Question about $f(x)=\sum_{k=1}^\infty (-1)^{k+1}\sin (\frac{x}{k}) $

We could rewrite the function as $$ \sum_{k=1}^{\infty} \big(\sin\big(\frac{x}{2k-1}\big) - \sin\big(\frac{x}{2k}\big)\big) = 2 \sum_{k=1}^{\infty} \sin\big(\frac{x}{4k(2k-1)}\big) \cos\big(\frac{x(4k -1)}{4k(2k-1)}\big) $$

In the last term we find $k$ such that the inequality $$ \frac{x}{4k(2k-1)} \leq 1 $$

holds.
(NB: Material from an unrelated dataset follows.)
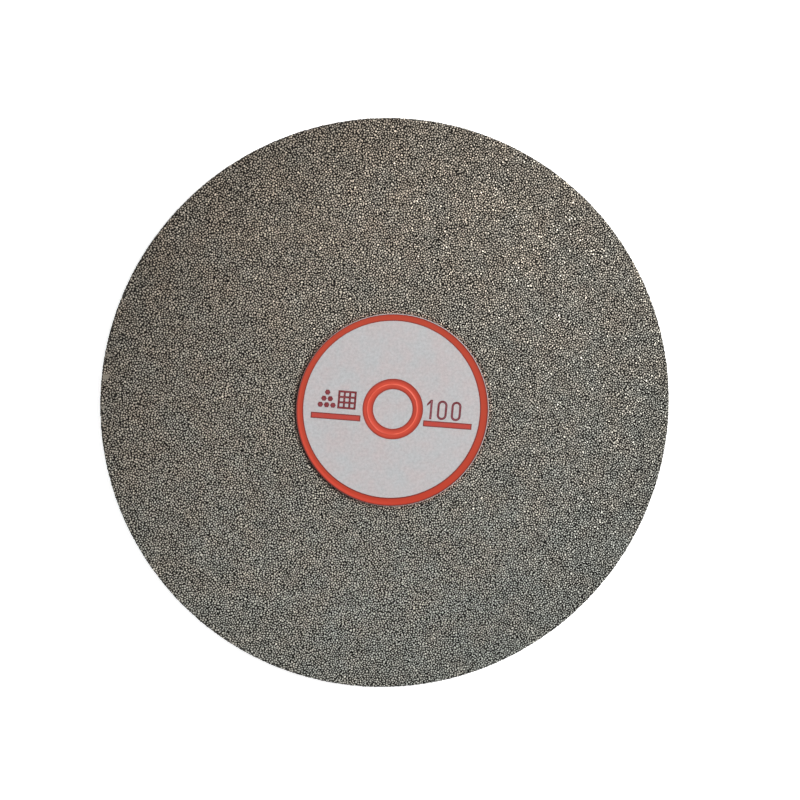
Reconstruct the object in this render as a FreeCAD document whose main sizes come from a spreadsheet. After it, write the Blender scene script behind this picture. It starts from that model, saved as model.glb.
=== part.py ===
"""Diamond grinding wheel: a flat electroplated lap disc with a round paper label over its arbor hole.

Millimetres. +Z is the spindle axis and points out of the diamond face. The origin is the centre of
the arbor hole on the back face, so the wheel lies on Z = 0.

From the back to the front the wheel is a stack of thin layers: nickel flash, steel blank, nickel bond,
diamond grit, label adhesive, label paper. The label's printing is let into the top of the paper.
"""

import FreeCAD
import Part
import math
import os

import Sketcher

DIMENSIONS = [
    # alias, value, what it is
    ("wheel_radius", 75.0, "outside radius, over the grit on the rim"),
    ("arbor_radius", 6.35, "finished arbor hole, half an inch across"),
    ("blank_thickness", 1.0, "steel blank"),
    ("blank_round", 0.2, "rounded outer edges of the stamped blank"),
    ("flash_thickness", 0.03, "nickel flash on the back, the rim and the hole"),
    ("bond_thickness", 0.08, "nickel that holds the grit"),
    ("grit_height", 0.06, "diamond that stands out of the bond"),
    ("rim_wrap", 0.6, "how far bond and grit come down the rim"),
    ("adhesive_thickness", 0.03, "glue under the label"),
    ("paper_thickness", 0.1, "label paper, printing included"),
    ("ink_depth", 0.02, "printed ink, flush with the paper"),
    ("label_radius", 25.4, "die-cut label"),
    ("label_across", 0.14, "label centre off the axis, along X"),
    ("label_along", -0.4, "label centre off the axis, along Y"),
    ("label_tilt", -5.15, "printing turned about Z, in degrees"),
    ("border_radius", 23.3, "inside of the printed border"),
    ("border_across", -0.12, "border centre off the axis, along X"),
    ("border_along", -0.21, "border centre off the axis, along Y"),
    ("ring_outer", 8.0, "outside of the printed ring round the hole"),
    ("ring_inner", 5.2, "inside of the printed ring round the hole"),
    ("bar_length", 13.0, "underline, end to end"),
    ("bar_width", 1.6, "underline, across"),
    ("bar_offset", 14.8, "axis to the middle of an underline"),
    ("bar_drop", 3.1, "how far an underline lies below the axis"),
    ("symbol_height", 4.8, "height of a pictogram"),
    ("symbol_rise", 1.45, "middle of the pictograms above the axis"),
    ("symbol_stroke", 0.55, "line width of the sieve"),
    ("grains_offset", 17.4, "axis to the middle of the grain pictogram"),
    ("sieve_offset", 12.2, "axis to the middle of the sieve pictogram"),
    ("grain_size", 1.5, "one printed grain, point to point"),
    ("numeral_height", 5.15, "height of a numeral"),
    ("numeral_rise", 0.7, "middle of the numerals above the axis"),
    ("numeral_stroke", 0.6, "line width of the numerals"),
    ("numeral_width", 2.65, "width of a nought"),
    ("one_offset", 10.1, "axis to the stem of the one"),
    ("nought_offset", 13.05, "axis to the middle of the first nought"),
    ("nought_pitch", 3.75, "from nought to nought"),
]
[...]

It is achieved for $$ k > K^{\prime} = \frac{1 + \sqrt{2x + 1}}{4}. $$ First $K^{\prime}$ elements in the sum above could be bounded by $1$, and for the remainder of that sum we use the inequality $\sin{y} \leq y$. We get $$ 2 \sum_{k=1}^{\infty} \sin\big(\frac{x}{4k(2k-1)}\big) \cos\big(\frac{x(4k -1)}{4k(2k-1)}\big) \leq $$ $$ 2K^{\prime} + 2\sum_{k > K^{\prime}} \frac{x}{4k(2k-1)} $$ $$ \leq 2K^{\prime} + 2 \frac{x}{4K^{\prime}(2K^{\prime}-1)} \sum_{k > K^{\prime}} \frac{1}{\frac{k}{K^{\prime}}\frac{2k-1}{2K^{\prime}-1}} $$ $$ \leq 2K^{\prime} + 2 \sum_{k > K^{\prime}} \frac{1}{\frac{k}{K^{\prime}}\frac{2k-1}{2K^{\prime}-1}}. $$

The last sum is the convergent series, it is bounded by $2K^{\prime}$, and it can be made very small for large $k$ and fixed $K^{\prime}$. So the rough estimate of the fuction is $O\big(\sqrt{x}\big)$, and we have to take more than $2K^{\prime}$ terms to get a good approximation.